>> start
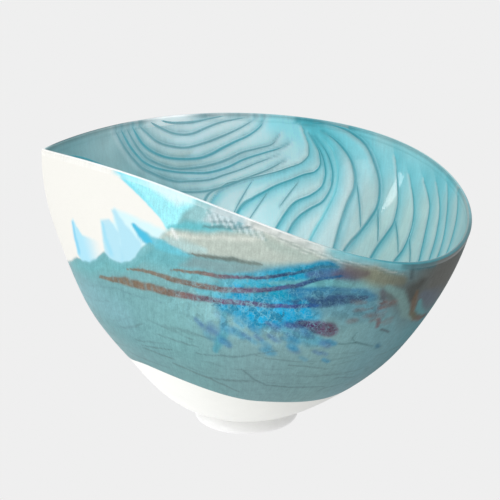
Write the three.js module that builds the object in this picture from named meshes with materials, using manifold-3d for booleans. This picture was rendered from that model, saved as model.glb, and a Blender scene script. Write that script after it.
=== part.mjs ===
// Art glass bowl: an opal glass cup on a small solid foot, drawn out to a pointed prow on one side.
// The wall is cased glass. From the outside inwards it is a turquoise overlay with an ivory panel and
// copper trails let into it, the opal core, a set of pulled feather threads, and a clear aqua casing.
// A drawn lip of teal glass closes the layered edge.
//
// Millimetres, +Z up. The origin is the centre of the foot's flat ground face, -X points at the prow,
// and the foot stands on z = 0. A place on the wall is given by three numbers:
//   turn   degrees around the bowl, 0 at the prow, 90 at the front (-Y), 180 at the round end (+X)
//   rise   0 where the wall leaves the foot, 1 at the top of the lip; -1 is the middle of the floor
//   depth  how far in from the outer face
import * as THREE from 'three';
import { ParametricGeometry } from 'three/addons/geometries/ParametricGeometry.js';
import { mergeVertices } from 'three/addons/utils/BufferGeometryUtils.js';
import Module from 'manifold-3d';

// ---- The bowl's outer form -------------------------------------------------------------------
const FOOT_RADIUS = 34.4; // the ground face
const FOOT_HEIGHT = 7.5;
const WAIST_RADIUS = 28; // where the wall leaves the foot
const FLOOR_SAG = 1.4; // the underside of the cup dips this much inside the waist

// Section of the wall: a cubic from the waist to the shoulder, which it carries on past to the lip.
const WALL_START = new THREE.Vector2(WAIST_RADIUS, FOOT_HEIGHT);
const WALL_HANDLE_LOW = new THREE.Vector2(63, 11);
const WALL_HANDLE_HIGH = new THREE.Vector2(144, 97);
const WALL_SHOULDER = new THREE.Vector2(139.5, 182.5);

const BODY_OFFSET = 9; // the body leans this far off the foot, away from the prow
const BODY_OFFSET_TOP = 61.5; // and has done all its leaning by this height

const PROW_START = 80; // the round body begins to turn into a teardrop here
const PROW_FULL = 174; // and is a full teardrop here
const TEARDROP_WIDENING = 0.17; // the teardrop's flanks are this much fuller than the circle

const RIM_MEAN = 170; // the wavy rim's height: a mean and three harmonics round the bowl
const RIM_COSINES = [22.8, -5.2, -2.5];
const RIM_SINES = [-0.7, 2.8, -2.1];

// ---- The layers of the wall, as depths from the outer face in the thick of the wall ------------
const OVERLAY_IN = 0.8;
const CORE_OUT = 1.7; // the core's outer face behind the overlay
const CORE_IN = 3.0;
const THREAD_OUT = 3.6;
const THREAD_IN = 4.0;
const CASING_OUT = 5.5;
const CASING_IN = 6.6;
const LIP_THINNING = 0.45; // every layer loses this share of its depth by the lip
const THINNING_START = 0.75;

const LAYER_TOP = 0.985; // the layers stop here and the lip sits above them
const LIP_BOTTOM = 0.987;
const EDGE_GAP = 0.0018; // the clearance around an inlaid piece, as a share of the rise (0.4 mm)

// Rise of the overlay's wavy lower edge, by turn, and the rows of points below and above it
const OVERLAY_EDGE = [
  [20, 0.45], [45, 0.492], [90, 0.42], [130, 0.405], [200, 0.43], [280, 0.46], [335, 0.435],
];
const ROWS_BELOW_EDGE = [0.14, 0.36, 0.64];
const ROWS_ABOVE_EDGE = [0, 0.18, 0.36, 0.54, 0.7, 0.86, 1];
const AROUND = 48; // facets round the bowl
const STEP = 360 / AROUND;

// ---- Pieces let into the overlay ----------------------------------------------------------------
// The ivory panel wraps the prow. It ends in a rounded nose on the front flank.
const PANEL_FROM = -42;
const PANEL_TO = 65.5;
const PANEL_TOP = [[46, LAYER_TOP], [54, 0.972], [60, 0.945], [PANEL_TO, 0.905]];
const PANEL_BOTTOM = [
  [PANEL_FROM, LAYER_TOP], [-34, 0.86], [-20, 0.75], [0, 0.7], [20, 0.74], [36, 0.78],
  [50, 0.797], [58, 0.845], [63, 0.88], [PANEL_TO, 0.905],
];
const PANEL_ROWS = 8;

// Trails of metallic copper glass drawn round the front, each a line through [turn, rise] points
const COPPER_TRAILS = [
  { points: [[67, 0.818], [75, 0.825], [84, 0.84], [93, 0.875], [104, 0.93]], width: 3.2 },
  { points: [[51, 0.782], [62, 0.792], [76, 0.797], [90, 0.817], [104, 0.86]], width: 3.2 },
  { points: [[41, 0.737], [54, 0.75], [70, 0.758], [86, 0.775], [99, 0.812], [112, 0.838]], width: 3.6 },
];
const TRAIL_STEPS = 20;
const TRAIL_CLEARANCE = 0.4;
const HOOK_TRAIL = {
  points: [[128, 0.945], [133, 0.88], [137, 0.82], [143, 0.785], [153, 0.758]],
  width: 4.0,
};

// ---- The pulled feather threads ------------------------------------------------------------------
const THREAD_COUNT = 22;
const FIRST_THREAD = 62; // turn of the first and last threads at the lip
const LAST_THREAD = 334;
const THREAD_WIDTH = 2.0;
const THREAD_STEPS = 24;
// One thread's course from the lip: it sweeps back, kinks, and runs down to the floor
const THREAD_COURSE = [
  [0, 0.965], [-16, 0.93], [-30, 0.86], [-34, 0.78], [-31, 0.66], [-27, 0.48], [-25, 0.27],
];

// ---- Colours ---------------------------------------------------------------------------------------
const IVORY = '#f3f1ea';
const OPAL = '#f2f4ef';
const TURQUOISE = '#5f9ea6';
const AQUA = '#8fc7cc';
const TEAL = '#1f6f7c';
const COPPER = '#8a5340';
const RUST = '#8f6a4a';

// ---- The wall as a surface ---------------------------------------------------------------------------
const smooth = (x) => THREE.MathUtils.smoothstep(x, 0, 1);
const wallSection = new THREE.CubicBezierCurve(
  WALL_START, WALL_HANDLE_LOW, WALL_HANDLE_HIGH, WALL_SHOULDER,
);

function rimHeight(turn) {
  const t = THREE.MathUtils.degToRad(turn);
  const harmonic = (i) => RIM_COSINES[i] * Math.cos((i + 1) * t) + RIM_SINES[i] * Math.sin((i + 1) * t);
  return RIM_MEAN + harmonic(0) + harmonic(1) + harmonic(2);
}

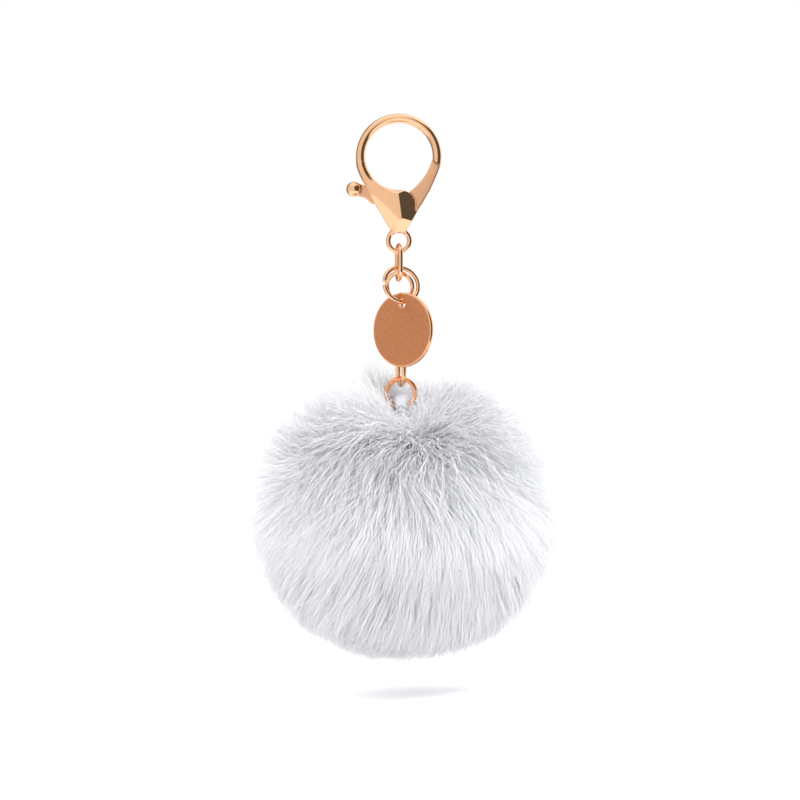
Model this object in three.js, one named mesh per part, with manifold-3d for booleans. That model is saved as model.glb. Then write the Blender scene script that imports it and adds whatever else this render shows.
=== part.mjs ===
>> end
Extract each line of the listing above, copying it word for word.

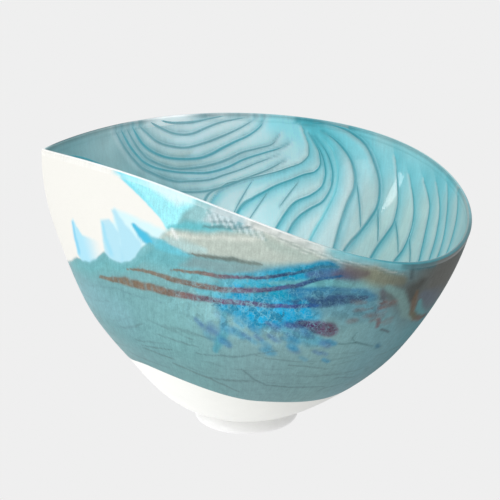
Write the three.js module that builds the object in this picture from named meshes with materials, using manifold-3d for booleans. This picture was rendered from that model, saved as model.glb, and a Blender scene script. Write that script after it.
=== part.mjs ===
// Art glass bowl: an opal glass cup on a small solid foot, drawn out to a pointed prow on one side.
// The wall is cased glass. From the outside inwards it is a turquoise overlay with an ivory panel and
// copper trails let into it, the opal core, a set of pulled feather threads, and a clear aqua casing.
// A drawn lip of teal glass closes the layered edge.
//
// Millimetres, +Z up. The origin is the centre of the foot's flat ground face, -X points at the prow,
// and the foot stands on z = 0. A place on the wall is given by three numbers:
//   turn   degrees around the bowl, 0 at the prow, 90 at the front (-Y), 180 at the round end (+X)
//   rise   0 where the wall leaves the foot, 1 at the top of the lip; -1 is the middle of the floor
//   depth  how far in from the outer face
import * as THREE from 'three';
import { ParametricGeometry } from 'three/addons/geometries/ParametricGeometry.js';
import { mergeVertices } from 'three/addons/utils/BufferGeometryUtils.js';
import Module from 'manifold-3d';

// ---- The bowl's outer form -------------------------------------------------------------------
const FOOT_RADIUS = 34.4; // the ground face
const FOOT_HEIGHT = 7.5;
const WAIST_RADIUS = 28; // where the wall leaves the foot
const FLOOR_SAG = 1.4; // the underside of the cup dips this much inside the waist

// Section of the wall: a cubic from the waist to the shoulder, which it carries on past to the lip.
const WALL_START = new THREE.Vector2(WAIST_RADIUS, FOOT_HEIGHT);
const WALL_HANDLE_LOW = new THREE.Vector2(63, 11);
const WALL_HANDLE_HIGH = new THREE.Vector2(144, 97);
const WALL_SHOULDER = new THREE.Vector2(139.5, 182.5);

const BODY_OFFSET = 9; // the body leans this far off the foot, away from the prow
const BODY_OFFSET_TOP = 61.5; // and has done all its leaning by this height

const PROW_START = 80; // the round body begins to turn into a teardrop here
const PROW_FULL = 174; // and is a full teardrop here
const TEARDROP_WIDENING = 0.17; // the teardrop's flanks are this much fuller than the circle

const RIM_MEAN = 170; // the wavy rim's height: a mean and three harmonics round the bowl
const RIM_COSINES = [22.8, -5.2, -2.5];
const RIM_SINES = [-0.7, 2.8, -2.1];

// ---- The layers of the wall, as depths from the outer face in the thick of the wall ------------
const OVERLAY_IN = 0.8;
const CORE_OUT = 1.7; // the core's outer face behind the overlay
const CORE_IN = 3.0;
const THREAD_OUT = 3.6;
const THREAD_IN = 4.0;
const CASING_OUT = 5.5;
const CASING_IN = 6.6;
const LIP_THINNING = 0.45; // every layer loses this share of its depth by the lip
const THINNING_START = 0.75;

const LAYER_TOP = 0.985; // the layers stop here and the lip sits above them
const LIP_BOTTOM = 0.987;
const EDGE_GAP = 0.0018; // the clearance around an inlaid piece, as a share of the rise (0.4 mm)

// Rise of the overlay's wavy lower edge, by turn, and the rows of points below and above it
const OVERLAY_EDGE = [
  [20, 0.45], [45, 0.492], [90, 0.42], [130, 0.405], [200, 0.43], [280, 0.46], [335, 0.435],
];
const ROWS_BELOW_EDGE = [0.14, 0.36, 0.64];
const ROWS_ABOVE_EDGE = [0, 0.18, 0.36, 0.54, 0.7, 0.86, 1];
const AROUND = 48; // facets round the bowl
const STEP = 360 / AROUND;

// ---- Pieces let into the overlay ----------------------------------------------------------------
// The ivory panel wraps the prow. It ends in a rounded nose on the front flank.
const PANEL_FROM = -42;
const PANEL_TO = 65.5;
const PANEL_TOP = [[46, LAYER_TOP], [54, 0.972], [60, 0.945], [PANEL_TO, 0.905]];
const PANEL_BOTTOM = [
  [PANEL_FROM, LAYER_TOP], [-34, 0.86], [-20, 0.75], [0, 0.7], [20, 0.74], [36, 0.78],
  [50, 0.797], [58, 0.845], [63, 0.88], [PANEL_TO, 0.905],
];
const PANEL_ROWS = 8;

// Trails of metallic copper glass drawn round the front, each a line through [turn, rise] points
const COPPER_TRAILS = [
  { points: [[67, 0.818], [75, 0.825], [84, 0.84], [93, 0.875], [104, 0.93]], width: 3.2 },
  { points: [[51, 0.782], [62, 0.792], [76, 0.797], [90, 0.817], [104, 0.86]], width: 3.2 },
  { points: [[41, 0.737], [54, 0.75], [70, 0.758], [86, 0.775], [99, 0.812], [112, 0.838]], width: 3.6 },
];
const TRAIL_STEPS = 20;
const TRAIL_CLEARANCE = 0.4;
const HOOK_TRAIL = {
  points: [[128, 0.945], [133, 0.88], [137, 0.82], [143, 0.785], [153, 0.758]],
  width: 4.0,
};

// ---- The pulled feather threads ------------------------------------------------------------------
const THREAD_COUNT = 22;
const FIRST_THREAD = 62; // turn of the first and last threads at the lip
const LAST_THREAD = 334;
const THREAD_WIDTH = 2.0;
const THREAD_STEPS = 24;
// One thread's course from the lip: it sweeps back, kinks, and runs down to the floor
const THREAD_COURSE = [
  [0, 0.965], [-16, 0.93], [-30, 0.86], [-34, 0.78], [-31, 0.66], [-27, 0.48], [-25, 0.27],
];

// ---- Colours ---------------------------------------------------------------------------------------
const IVORY = '#f3f1ea';
const OPAL = '#f2f4ef';
const TURQUOISE = '#5f9ea6';
const AQUA = '#8fc7cc';
const TEAL = '#1f6f7c';
const COPPER = '#8a5340';
const RUST = '#8f6a4a';

// ---- The wall as a surface ---------------------------------------------------------------------------
const smooth = (x) => THREE.MathUtils.smoothstep(x, 0, 1);
const wallSection = new THREE.CubicBezierCurve(
  WALL_START, WALL_HANDLE_LOW, WALL_HANDLE_HIGH, WALL_SHOULDER,
);

function rimHeight(turn) {
  const t = THREE.MathUtils.degToRad(turn);
  const harmonic = (i) => RIM_COSINES[i] * Math.cos((i + 1) * t) + RIM_SINES[i] * Math.sin((i + 1) * t);
  return RIM_MEAN + harmonic(0) + harmonic(1) + harmonic(2);
}

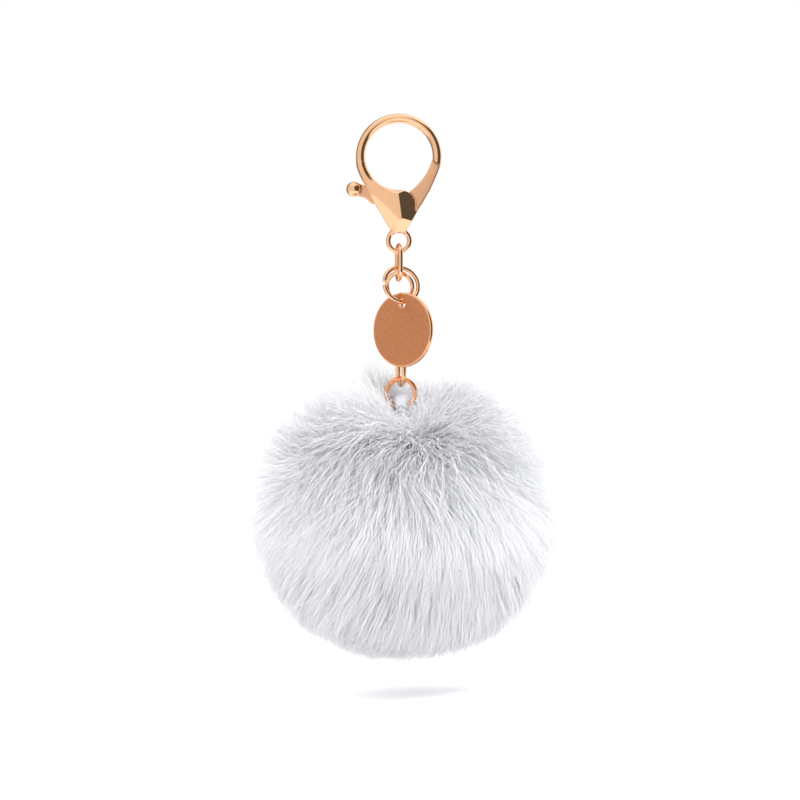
Model this object in three.js, one named mesh per part, with manifold-3d for booleans. That model is saved as model.glb. Then write the Blender scene script that imports it and adds whatever else this render shows.
=== part.mjs ===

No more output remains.